The messaging draws on the increasingly popular concept of “financial wellbeing”, which encapsulates the industry’s shift away from selling products to helping people achieve an outcome.

“This really does reflect our core values as a company. As you would hear at the start of any of our internal strategy sessions, the first message is always about how can we help people actually stop working one day and live comfortably in retirement.

“We’ve got a very long roadmap of product innovations to help our customers with that ultimate final outcome.”

The move to above the line advertising will continue in 2022.

“As a lot of early-stage businesses did, we started with a largely digital, performance-based marketing approach,” explains Chris. “September was the first meaningful above the line campaign to really announce Penfold as a modern fresh alternative to the traditional providers which may have caused you pension worries in the past.”

The company plans to build on this awareness with a “more response-driving” campaign later this quarter which will more specifically focus on how customers can use the product.

The advert very much plays up the difference between Penfold and “the old way” of doing pensions. Chris says Penfold is a fintech company rather than as a peer of traditional pension providers.

“When I talk about the industry making things too hard, the reason this exists is the technology on which they operate pensions schemes is incredibly outdated.
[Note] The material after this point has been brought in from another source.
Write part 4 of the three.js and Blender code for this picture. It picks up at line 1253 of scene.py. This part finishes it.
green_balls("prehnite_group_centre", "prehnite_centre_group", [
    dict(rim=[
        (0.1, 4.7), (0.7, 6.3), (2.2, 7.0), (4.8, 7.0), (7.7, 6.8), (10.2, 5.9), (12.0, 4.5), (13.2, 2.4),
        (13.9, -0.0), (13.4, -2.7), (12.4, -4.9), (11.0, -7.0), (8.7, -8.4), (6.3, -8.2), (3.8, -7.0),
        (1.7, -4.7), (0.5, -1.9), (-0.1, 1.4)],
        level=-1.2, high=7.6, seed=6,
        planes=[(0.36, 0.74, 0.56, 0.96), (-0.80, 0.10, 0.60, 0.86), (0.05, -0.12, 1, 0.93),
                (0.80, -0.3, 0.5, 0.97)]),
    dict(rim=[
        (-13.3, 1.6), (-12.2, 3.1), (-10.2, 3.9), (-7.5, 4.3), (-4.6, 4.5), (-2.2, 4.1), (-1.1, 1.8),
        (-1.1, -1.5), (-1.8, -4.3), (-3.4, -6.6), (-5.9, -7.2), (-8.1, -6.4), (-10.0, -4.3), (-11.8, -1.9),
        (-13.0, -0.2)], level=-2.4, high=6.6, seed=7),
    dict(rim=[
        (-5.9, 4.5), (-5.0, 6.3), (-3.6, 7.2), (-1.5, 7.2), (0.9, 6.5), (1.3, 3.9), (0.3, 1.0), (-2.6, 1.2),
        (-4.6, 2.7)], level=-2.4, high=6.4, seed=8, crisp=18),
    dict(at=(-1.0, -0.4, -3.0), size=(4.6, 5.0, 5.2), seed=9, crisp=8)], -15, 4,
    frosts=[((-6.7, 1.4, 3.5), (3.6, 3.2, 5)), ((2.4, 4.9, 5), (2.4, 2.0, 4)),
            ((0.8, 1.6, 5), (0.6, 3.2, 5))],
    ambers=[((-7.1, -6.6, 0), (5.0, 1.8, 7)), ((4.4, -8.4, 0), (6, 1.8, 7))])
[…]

It is very inefficient and costly to run a pension scheme, there are people doing jobs a computer should do and lots of paperwork.”

Some companies outsource aspects of this, but Chris says this further increases costs and diminishes the customer experience.

“Our customer experience doesn’t just mean a slick app – we’ve got real humans who are super helpful when questions come up and when people want to transfer and hunt down old pots.”

This type of experience is much harder to offer for the traditional providers, which is why the systems needed to be rebuilt from the ground up.

“This allows us to plug in a modern customer experience on top and really keep innovating in how we provide pensions. We certainly see ourselves as a tech firm first and foremost, automating everything we can and improving the processes behind the scenes to deliver those customer outcomes.”

Chris says 2022 will see a further focus on making Penfold intuitive and easy for both customers and employers.

“As well as continuing to improve the experience for employers, the focus really is on continuing to deliver more and more around that core pension experience. In particular, we’re revamping the goalsetting process – how customers think about their final trajectory and what they need, and how they get from A to B.”

There will also be an increased focus on sustainability and whether Penfold can go further for those customers who are interested in using their pension savings to make an impact against climate targets.

 

Behavioural science and the self-employed

In December, Penfold launched a pilot with Nest Insight and the Department for Work and Pensions which sees Penfold augmenting its offering for the self-employed to overcome common barriers to saving.

“It’s not that pensions are an unattractive way to save for later life. They’re still the most tax efficient way to save. It’s not that people can’t afford to set aside money, although that does apply in some cases. It’s that the industry makes it too difficult.”

He cites the traditional industry’s paperwork, complex jargon, difficult to use platforms and non-existent customer service as factors that are deterring would-be customers.

“Even if someone self-employed wants to save for later life, all of those barriers stack up and it drops to the bottom of the to-do list.

“People are time poor. These complex, difficult processes put off even those people who are sold on the idea. It’s a combination of that education piece and making people aware and providing the technology to make that seamless.

“If you use technology to make it a matter of minutes, if you explain the benefits in understandable terms, if you make it flexible so that someone with a variable income can pause or change payments then those problems are removed and the self-employed can start saving.”

The features use a behavioural science-informed approach to nudge the self-employed in the right direction.

An autosave feature aims to bring the self-employed experience more in line with full time employees by allowing them to define a set percentage of net income to be saved each month. This helps with the problem of finances being hard to forecast.

Another feature uses open banking to detect a change to someone’s finances such as an increase in income, triggering a timely insight which encourages them to save more.

“It’s that helpful conversation that you might have with someone if you really knew them and wanted to help them save more.”

Open banking has faced criticism from some major names in the fintech world, including execs from Monzo and Starling.

Chris says that the benefits of the protocol are “huge”. Crucially, the use of it here means that customers don’t have to exit the pension portal to make changes.

“Financial services are very disjointed,” says Chris. “You have lots of different apps and different services and you have to keep track of how much you’re paying into each one.

“It can really help us enrich our pension experience which we’re excited about.”